Signed-off-by: John Mulligan <jmulligan@redhat.com>
John Mulligan [Thu, 28 Sep 2023 21:18:18 +0000 (17:18 -0400)]
cephadm: add a higher-level function for managing systemd units
Add the function update_files to systemd_unit.py to encapsulate and
abstract the details regarding the generation of system unit files.
This will make it simpler in the future to add more advanced systemd
configurations include managing customized unit files and systemd
unit drop-in files.
Some additional work was needed to update the recently added
command_unit_install function. Because the new systemd_unit.update_files
function requires a full daemon identity. The command_unit_install
function now requires a daemon name. In addition, while testing this
change it was found that the function could not have worked as it was
because it required the fsid but neither used the infer_fsid decorator
nor provided a `--fsid` argument. Both were added.
Signed-off-by: John Mulligan <jmulligan@redhat.com>
John Mulligan [Thu, 28 Sep 2023 21:17:03 +0000 (17:17 -0400)]
cephadm: update unit file test imports
Update systemd unit file tests file to use the canonical module for
systemd units functions rather than importing them indirectly from
cephadm.py.
This future proofs the test in case the imports in cephadm.py
change.
Signed-off-by: John Mulligan <jmulligan@redhat.com>
John Mulligan [Thu, 28 Sep 2023 21:01:11 +0000 (17:01 -0400)]
cephadm: update container engine test imports
Update container engine tests file to use the canonical module for
container engines rather than importing them indirectly from cephadm.py.
This future proofs the test in case the imports in cephadm.py change.
Signed-off-by: John Mulligan <jmulligan@redhat.com>
Ilya Dryomov [Sat, 9 Dec 2023 20:00:42 +0000 (21:00 +0100)]
test/librbd: avoid config-related crashes in DiscardWithPruneWriteOverlap
For reasons that I think no longer apply today, set_val() and
set_val_or_die() refuse to set "type: str" config options that aren't
marked as "can be changed at runtime" -- set_val() returns an error and
set_val_or_die() terminates the process. What is and isn't marked as
"can be changed at runtime" seems to be pretty much random both within
and outside of RBD, so let's just refactor how config is set here.

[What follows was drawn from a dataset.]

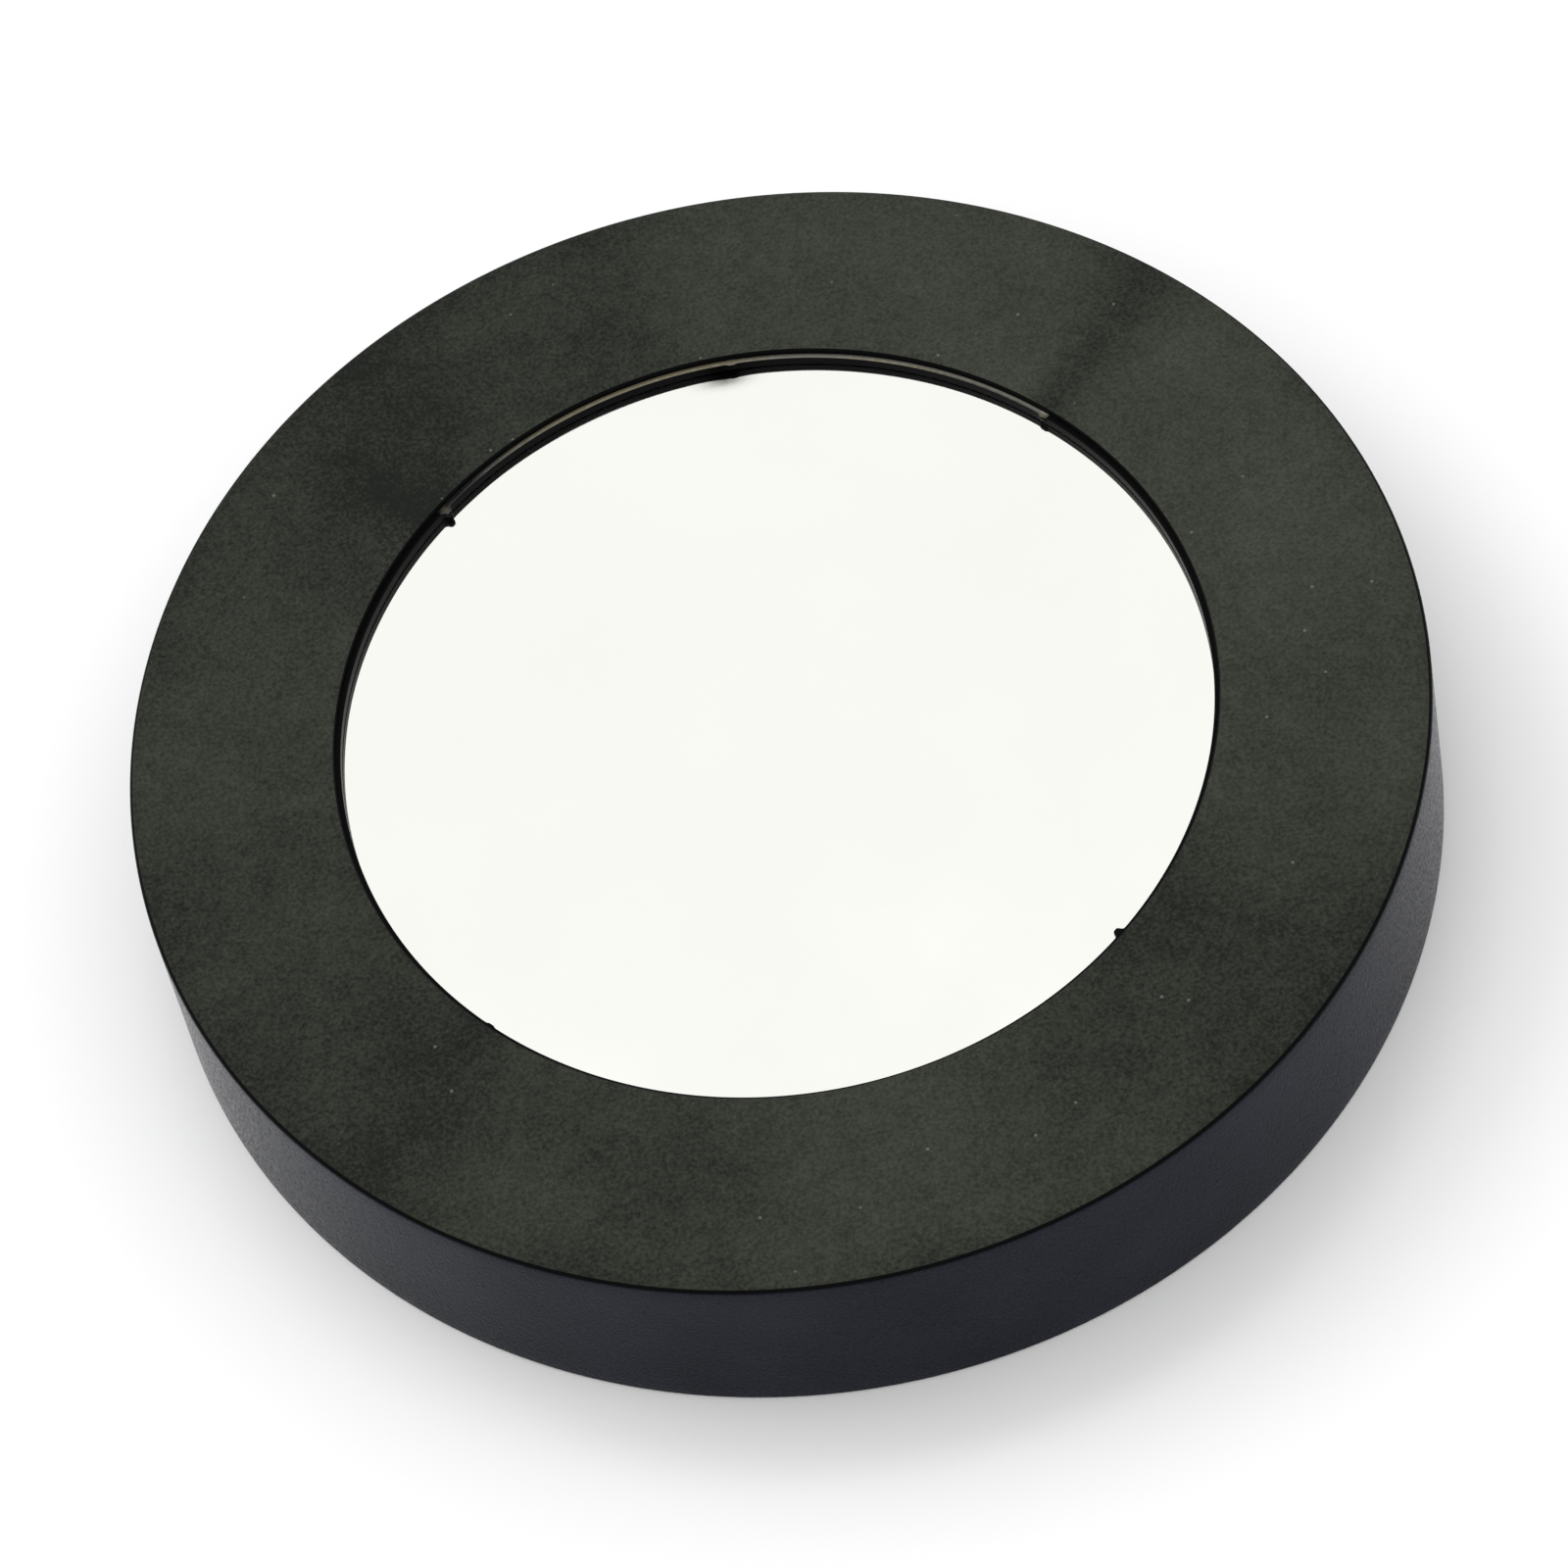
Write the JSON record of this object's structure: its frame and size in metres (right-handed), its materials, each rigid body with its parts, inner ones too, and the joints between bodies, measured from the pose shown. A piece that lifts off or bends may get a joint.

While at it, I realized that reproducer config is underspecified:
- for rbd_cache_policy and rbd_cache_writethrough_until_flush settings
to matter, rbd_cache must be set to true and rbd_cache_max_dirty must
be set to a positive number
- order should be set explicitly, because rbd_default_order can be as
low as 12 (for 4096-byte objects), interfering with the logic of the
test
Zac Dover [Sat, 9 Dec 2023 03:46:00 +0000 (04:46 +0100)]
doc/radosgw: format POST statements
Format the POST methods so that they appear in the rendered text as
examples of POST API calls and not as plain old unformatted text, which
is how they looked before this commit. The content of these API calls
remains to be tested and confirmed to work, but this is a first step.
Casey Bodley [Thu, 7 Dec 2023 14:11:12 +0000 (09:11 -0500)]
vstart: add --rgw_store option for rados|dbstore|posix
enables dbstore for rgw_backend_store and rgw_config_store, allowing
vstart to run without any mons or osds. database files are put under
the dev subdirectory
when rgw_store=posix, the posix filter is added on top of dbstore
Shachar Sharon [Thu, 30 Nov 2023 11:29:30 +0000 (13:29 +0200)]
client/fuse: handle case of renameat2 with non-zero flags
When user issues renameat(2) with non-zero flags (RENAME_EXCHANGE or
RENAME_NOREPALCE) the current code ignores those flags and treat the
call as ordinary rename. This, in turn, may yield successful rename with
wrong semantics then those expected by the caller.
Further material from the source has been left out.